According to an ActionAid India report, in India, there were at least 6,50,000 IDPs between 2009 and the first half of 2010 as a result of conflict and ethnic or communal violence. The actual number could be higher.
Although internal security issues exist in 16 out of 28 states, India has no national policy for responding to issues affecting IDPs, though its absence does not absolve states from their duties towards IDPs. The present laws are fragmented and have scant regard for issue of displacement, rehabilitation and resettlement of IDPs. In the absence of an overarching framework, IDPs are more often than not, left to their own devices. And since welfare services and schemes can only be accessed by people who are registered as residents of a particular state and who meet eligibility criteria, the displaced cannot access them and are forced to depend on sympathetic officials for periodic handouts. Moreover, application processes for new documents are time-consuming, making it difficult for people to re-apply for services if they move to a new area.

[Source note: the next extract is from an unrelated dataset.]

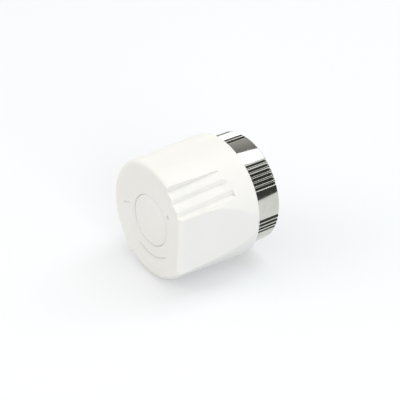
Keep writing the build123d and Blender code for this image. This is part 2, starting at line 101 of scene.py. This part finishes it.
# Floor, with a glow that only the camera and mirrors see
FLOOR_HALF_SIZE = 1.6
FLOOR_DARK = (0.585, 0.615, 0.66)
FLOOR_LIGHT = (0.605, 0.635, 0.68)
FLOOR_GLOW = 0.3
FLOOR_GLOW_COLOUR = (1.0, 0.97, 0.90)

# Noise values between which a patchy material changes from one state to the other
PATCH_LOW = 0.3
PATCH_HIGH = 0.7

# Moulded edges, which are eased a little more in the shading than in the mesh
SOFT_EDGE = 0.4 * MM
SOFT_EDGE_SAMPLES = 8

# Union nut, as in the CAD, with the thread that the CAD leaves plain
THREAD_MINOR_RADIUS = 14.188 * MM
THREAD_MAJOR_RADIUS = 14.98 * MM
THREAD_PITCH = 1.5 * MM
THREAD_END = 8.25 * MM
THREAD_ROWS_PER_PITCH = 8
THREAD_TRIANGLE_SHARE = 0.78
THREAD_OVERCUT = 1.12
MOUTH_RADIUS = 14.988 * MM
MOUTH_DEPTH = 0.45 * MM
RELIEF_RADIUS = 15.2 * MM
SHOULDER_START = 10.0 * MM
SHOULDER_RADIUS = 13.2 * MM
KNURL_ZONES = 6
KNURL_GROOVES = 6
KNURL_PITCH = 5.0
KNURL_FIRST = 29.3
KNURL_DEPTH = 0.6 * MM
KNURL_WIDTH_SHARE = 0.76
STEPS_PER_PITCH = 20
NUT_SMOOTH_ANGLE = 28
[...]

During a recent visit to Terapad village in Chintur, Khammam, Dorla tribal migrants told to me how the police and the forest departments harass them, accusing them of being Maoists. Local labour contractors exploit them, using food and money as inducements. The children of IDPs are routinely found to be malnourished, the women anaemic.
The pathetic life conditions of the IDPs have now started reflecting even in their folk songs. One such song (available on www.cgnetswara.org) is about why the tribal families are leaving their home in Chhattisgarh and how difficult are their lives now: “….we has no drinking water, we are working as labourers and even in winter, we have no clothes,” a Dorla girl sings.
Physical dislocation has also led to disruption of cultural and community ties. “We used to hold festivals.... there would be songs, dance and food. All that is history,” said Marur Kamam, a 65-year-old woman, who has made Terapad her home for the last eight years. These days, her family members are not invited to any community festivals or weddings back home; their presence could mean trouble for those who still live there.
In Khammam, I met V Gandhi Babu and Venkatesh of the Agricultural and Social Development Society (ASDS). They have been working in these IDP villages for 10 years. “Without an official framework for IDPs, it’s difficult for us to convince officials. There is no coordination between the different departments regarding these people,” said Babu, director, ASDS. Babu added that an IDP framework would help them to access funds earmarked for the migrants in their home states since they remain unutilised there. “For example, what is happening to the education funds or food grains that were meant for these people in Chhattisgarh? Since they don’t stay there, it should be diverted to AP so that these people don’t die of hunger here,” he elaborated.
The demand for a single law specifying the entitlements of conflict-induced IDPs is getting louder. And rightly so. Only a protocol can guarantee — at least, put the onus on the State to provide — them a life of peace and dignity.